Recorded at the Auditorio Manuel de Falla in Granada between the 24th and 27th of October, 2021, the album contains forty-one tracks, with a total of almost sixty-seven minutes, without waste. It reveals the sound universe of very current music that will probably pass the test of time due to the quality of its elaboration … although here, as in few others, the fact of recreation takes on superlative importance, that close and necessary relationship between composer and interpreter to complete the reality of the reception by the listener (not just the casual listener). If Sierra creates, Bengtson recreates.

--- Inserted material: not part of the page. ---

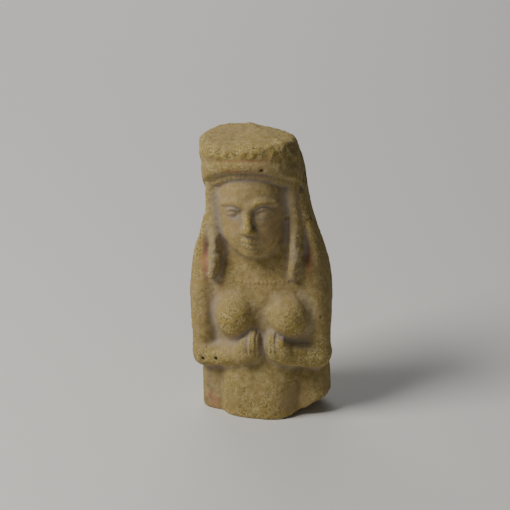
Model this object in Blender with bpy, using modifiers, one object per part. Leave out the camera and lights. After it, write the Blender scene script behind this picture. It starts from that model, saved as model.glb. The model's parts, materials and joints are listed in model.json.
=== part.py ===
"""A fired-clay figurine of a nude woman, the upper half that is left of it, broken off below the hands.

She wears a flat-topped hat with a veil down her back, two long locks of hair and a string of beads, and holds
her hands under her breasts. The piece is one solid of clay, pressed in a mould in front and smoothed by hand
behind, and it stands on its break, leaning a little to its right.

Metres, +Z up, the figure faces -Y, the origin is the middle of the underside of its box. The blank of clay is
a box with an even skin. It is pressed on to the form, which the functions below describe as a signed
distance: below zero inside the clay and zero on its skin.
"""

import math

import bmesh
import bpy
import numpy as np

# Driving sizes, in millimetres.
FIGURE_HEIGHT = 100.0
MILLIMETRE = 0.001
LEAN = math.radians(3.5)
TRIANGLES = 9400

# Levels up the figure. These and all the places and sizes below are in hundredths of its height.
HAT_TOP = 100.0
HAIRLINE = 88.6
CHIN = 60.2
BEAD_LINE = 49.6
BREAST_LINE = 37.2
HAND_LINE = 26.4
ELBOW_LINE = 20.8
BREAK_LINE = -4.0

# Thirds of the face, as any handbook gives them.
FACE_THIRD = (HAIRLINE - CHIN) / 3
BROW_LINE = CHIN + 2 * FACE_THIRD
NOSE_BASE = CHIN + FACE_THIRD
EYE_LINE = BROW_LINE - 0.28 * FACE_THIRD
MOUTH_LINE = NOSE_BASE - FACE_THIRD / 3
FACE_HALF_WIDTH = 12.1
EYE_WIDTH = 2 * FACE_HALF_WIDTH / 5

# Places across and in depth.
HAT_HALF_WIDTH = 16.8
HAT_X = -1.1
HAT_FRONT = -14.8
BACK = 12.0
HAT_BORDER_FRONT = HAIRLINE + 3.2
HAT_BORDER_FALL = 0.79
DIADEM_HEIGHT = 2.2
VEIL_HALF_WIDTH = 23.8
HEAD_X = -0.9
HAIR_X = 13.5
LOCK_X = 13.8
LOCKS_MIDDLE = -0.2
LOCK_SWING = -1.5
BREAST_X = 9.0
CHEST_X = 0.7
ELBOW_X = 19.9
ARMS_X = -0.9
WAIST_X = -1.3
HANDS_MEET = 1.1

# The blank and how finely it is pressed.
BLANK_SIZE = np.array([60.0, 42.0, 106.0])
BLANK_MIDDLE = np.array([-2.0, -3.0, 50.0])
BLANK_GRAIN = 1.3
SKIN_GRAINS = (1.2, 0.9, 0.55)
SPINE_FOOT = np.array([-0.5, -1.0, 12.0])
SPINE_HEAD = np.array([-5.0, -1.0, 90.0])
SPINE_SPREAD = 0.62
RAY_STEP = 0.8
HALVINGS = 6
FOOT_CUT = 0.3

CLAY_COLOUR = (0.52, 0.41, 0.25, 1.0)
CLAY_ROUGHNESS = 0.9
SIDES = (-1, 1)


def smooth_min(a, b, blend):
    """The smaller of two distances, with the crease between them filled over a width of blend."""
    overlap = np.maximum(blend - np.abs(a - b), 0.0) / blend
    return np.minimum(a, b) - overlap * overlap * blend / 4


def smooth_max(a, b, blend):
    return -smooth_min(-a, -b, blend)


def fade(value, start, end):
    """Rises from 0 at start to 1 at end, also where end lies below start."""
    return np.clip((value - start) / (end - start), 0.0, 1.0)


def curve(at, knots, values):
    """A smooth curve that passes through the values at the knots."""
    knots = np.asarray(knots, float)
    values = np.asarray(values, float)
    slope = np.gradient(values, knots)
    at = np.clip(at, knots[0], knots[-1])
    i = np.clip(np.searchsorted(knots, at) - 1, 0, len(knots) - 2)
    step = knots[i + 1] - knots[i]
    t = (at - knots[i]) / step
    start = (1 + 2 * t) * (1 - t) ** 2 * values[i] + t * (1 - t) ** 2 * step * slope[i]
    end = t * t * (3 - 2 * t) * values[i + 1] + t * t * (t - 1) * step * slope[i + 1]
    return start + end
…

Once again, the pianist creates the music written by the composer and skillfully recreates himself in the expression of the sound discourse, bringing us closer to the reality of a thought that transcends tonal or atonal, rhythmic or polyrhythmic, through a complex language capable of connecting (as do the extremes) with the simple, in a salad of chaotic appearance, conscientiously structured, of minimalism and fractals, flowing between the dreamlike, the beautiful, and the ancestral.
The album represents a contribution of great quality, whether it pleases more or less, which is justified with incalculably greater forcefulness than the outrenoir success of the recently deceased hundred-year-old French painter Pierre Soulages. The difference between composer and painter lies in whether the occurrence is capable of contributing some content, or merely remains a formalistic game. Conceptualism and cultism are old issues, and we are not here to talk about the philosophy of art, although in part we would have to take the work of the Frenchman [the painter Soulages] with philosophy and resignation; but, we are here to recommend what this album deserves for its quality, for its freshness, and its excellence: Gold.